Really appreciate this initiative, Martin. By giving each of our representatives space to talk about the specific bills they’re carrying, you’re helping the community see them as lawmakers with concrete ideas, not just as party labels or campaign brands. That shift—from the purely political to the legislative—is exactly what we need if we want less heat and more light in our local and state debates.

I’d like to offer readers a simple “recipe” they can use when they read future Talking Richmond pieces, so that this series becomes not just informative, but a tool for real engagement.

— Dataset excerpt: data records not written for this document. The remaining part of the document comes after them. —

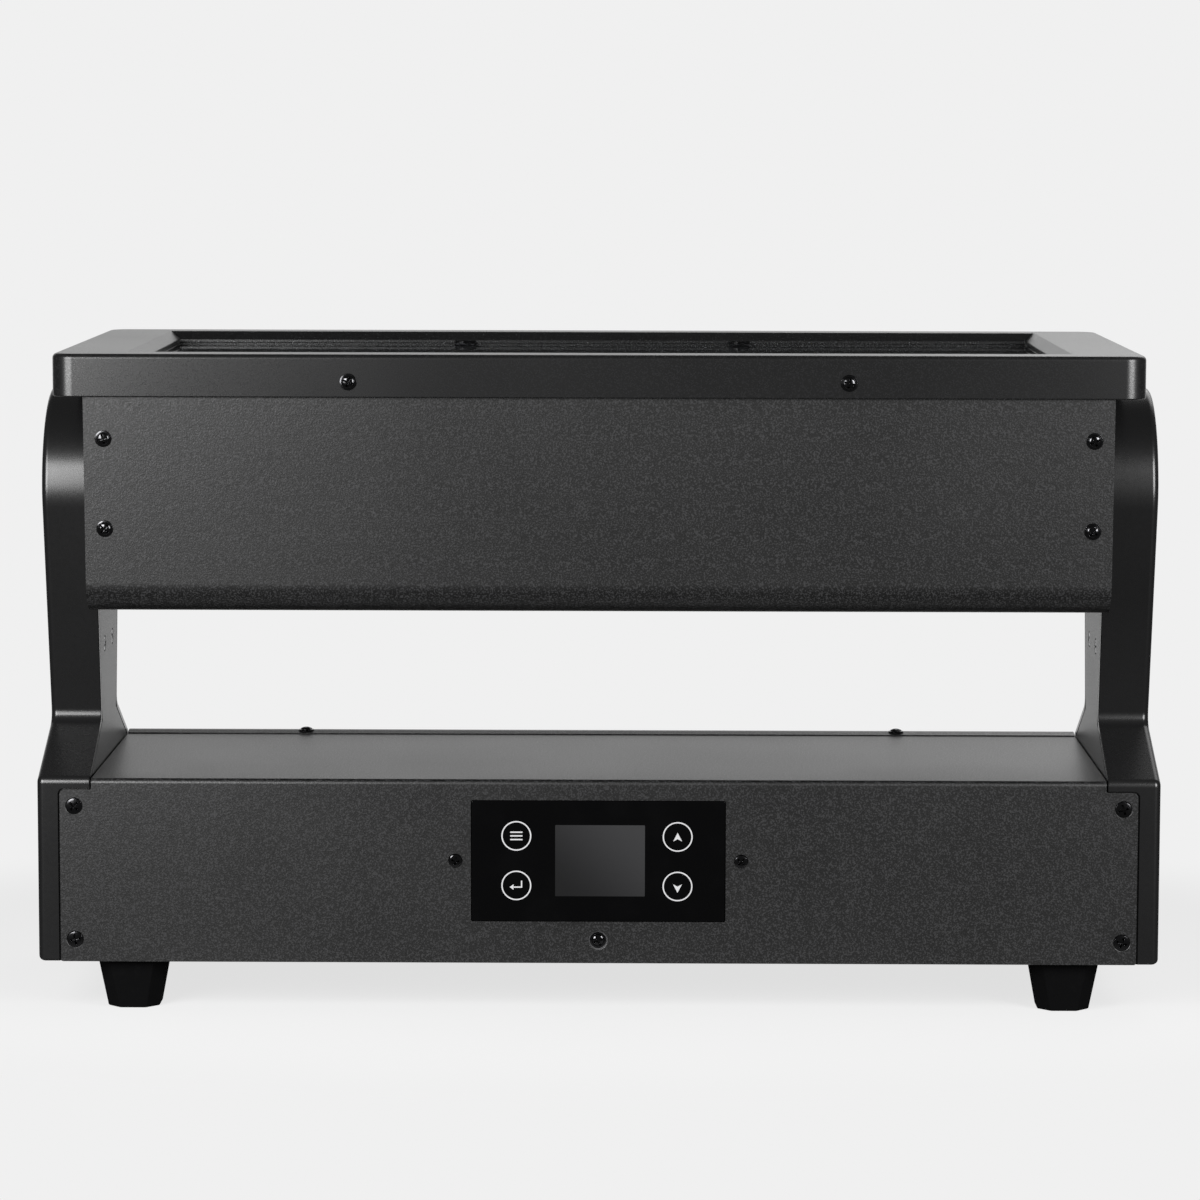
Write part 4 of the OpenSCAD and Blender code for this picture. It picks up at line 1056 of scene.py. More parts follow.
@dataclass
class HeadScrews:
    """Domed screws in the head's panels and in its frame."""

    panel_x: float = 188.5
    panel_y: float = 95.88
    panel_lean: float = 3.443
    drops: tuple[float, float] = (16.0, 50.6)
    frame_x: float = 95.0
    frame_y: float = 97.5
    frame_up: float = 6.0

    def places(self) -> list[Matrix]:
        """Where the screws stand.

        Returns:
            The place of each screw, with its spin.
        """
        lean = math.radians(self.panel_lean)
        found = []
        for side in Side:
            for face in Face:
                for drop in self.drops:
                    y = face.value * (self.panel_y - drop * math.tan(lean))
                    at = (side.value * self.panel_x, y, BEZEL_BOTTOM - drop)
                    normal = (0.0, face.value * math.cos(lean), -math.sin(lean))
                    found.append(turned(at, normal, 17 + 31 * len(found)))
                z = BEZEL_BOTTOM + self.frame_up
                at = (side.value * self.frame_x, face.value * self.frame_y, z)
                found.append(turned(at, (0, face.value, 0), 8 + 31 * len(found)))
        return found

    def build(self) -> None:
        """Builds the screws."""
        screw = Screw(head_r=3.25, head_h=1.4).solid()
        made = Solid().copies(screw, self.places())
        made.piece("head_screw_set", Body.HEAD, "black_screw", Edge(0.2, 2), ["head_screws"])


@dataclass
class BaseScrews:
    """Screws of the base's two sheets, the display and the rear lip."""

    ear_x: float = 204.8
    ear_z: tuple[float, float] = (28.7, 81.4)
    ear_y: float = 67.0
    display_x: float = 55.8
    display_z: float = 60.4
    low_z: float = 28.9
    lip_x: float = 123.5
    lip_y: float = 63.0
    flush: float = 0.15

    def seats(self, face: Face) -> list[Matrix]:
        """Places of the sheet's face at the ear screws of one face."""
        flush = Matrix.Translation((0, 0, self.flush))
        return [place @ flush for place in self.ears() if place.translation.y * face.value > 0]

    def ears(self) -> list[Matrix]:
        """Places of the screws in the ears.

        Returns:
            The place of each screw, with its spin.
        """
        found = []
        for side in Side:
            for face in Face:
                for z in self.ear_z:
                    at = (side.value * self.ear_x, face.value * (self.ear_y - self.flush), z)
                    found.append(turned(at, (0, face.value, 0), 12 + 37 * len(found)))
        return found

    def display(self) -> list[Matrix]:
        """Places of the screws beside the display.

        Returns:
            The place of each screw, with its spin.
        """
        y = FRONT_Y + self.flush
        return [
            turned((side.value * self.display_x, y, self.display_z), (0, -1, 0), 20 + 30 * side.value)
            for side in Side
        ]

    def build(self) -> None:
        """Builds the screws."""
        domed = Screw(head_r=3.2, head_h=1.3).solid()
        low = turned((0.0, FRONT_Y + SHEET + 0.05, self.low_z), (0, -1, 0), 25)
        lips = [turned((s.value * self.lip_x, self.lip_y, LIP_Z), (0, 0, 1), 40) for s in Side]
        sunk = Screw(head_r=EAR_SCREW_R, head_h=1.5, sunk=True)
        small = Screw(head_r=DISPLAY_SCREW_R, head_h=1.3, cross=1.9, cross_w=0.42, sunk=True)
        made = Solid().copies(sunk.solid(), self.ears())
        made.copies(small.solid(), self.display())
        made.copies(domed, [low, *lips])
        made.piece("base_screw_set", Body.STAND, "black_screw", Edge(0.2, 2), ["base_screws"])


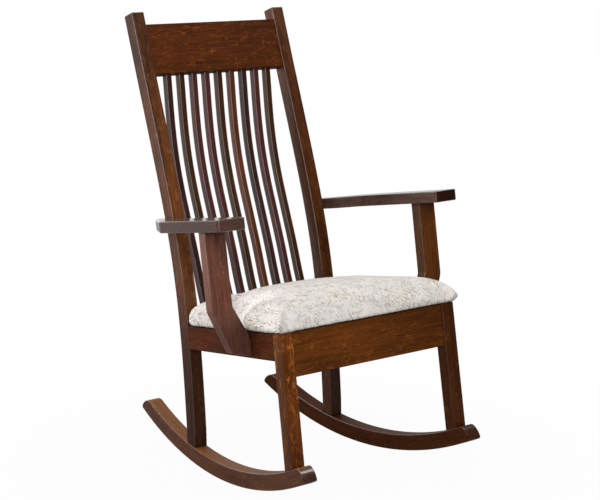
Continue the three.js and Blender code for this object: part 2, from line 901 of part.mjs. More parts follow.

Step 1: Start with the actual proposal

When you read a legislator’s column, first ask: What specific change in law or policy is this person talking about? Try to put it in one sentence, in your own words. That alone moves us out of “I like/dislike this legislator” and into “Here is what they actually want to do.”

Step 2: Name who is affected

Next, name at least three groups who would be materially affected if this proposal became law—workers, renters, small businesses, school divisions, local governments, immigrants, seniors, etc. For each group, jot a quick note: how might this help, hurt, or change their daily lives? Thinking this way mirrors the kind of balancing real legislators should do.

Step 3: Decide what a ‘good enough’ version would look like

Very few bills are perfect. Ask yourself: If this idea moved forward, what would I need to see in it to be able to live with or support it? That might mean adding safeguards, tightening eligibility, redirecting benefits toward those most in need, building in transparency and reporting, or adding a sunset/review clause. You’re not writing the bill, just defining your “floor.”

Step 4: Turn your analysis into one or two concrete asks

Once you’ve done those three steps, you’re in a position to respond in a way that’s actually useful to your representatives. Instead of “I support/oppose this,” you can say things like:

• “I support your goal of X, and I’d like to see the bill include A and B to protect Y group.”

• “If you move this bill, please add a requirement for public reporting on [specific impact] so the community can track results.”

• “This proposal worries me because of its impact on [group]. I’d like you to reconsider or narrow it in [specific way].”

You can share that feedback right here in the comments bar below, in an email to the legislator, during office hours, or in testimony and letters to the editor. The key is that your engagement is now anchored to the legislation itself, not just to a party or personality.

If more of us read Talking Richmond this way—focusing on bills, tradeoffs, and concrete asks—we’ll be building exactly the “quiet center” Martin describes: a community that takes pluralism and lawmaking seriously, even when we still disagree on the big questions.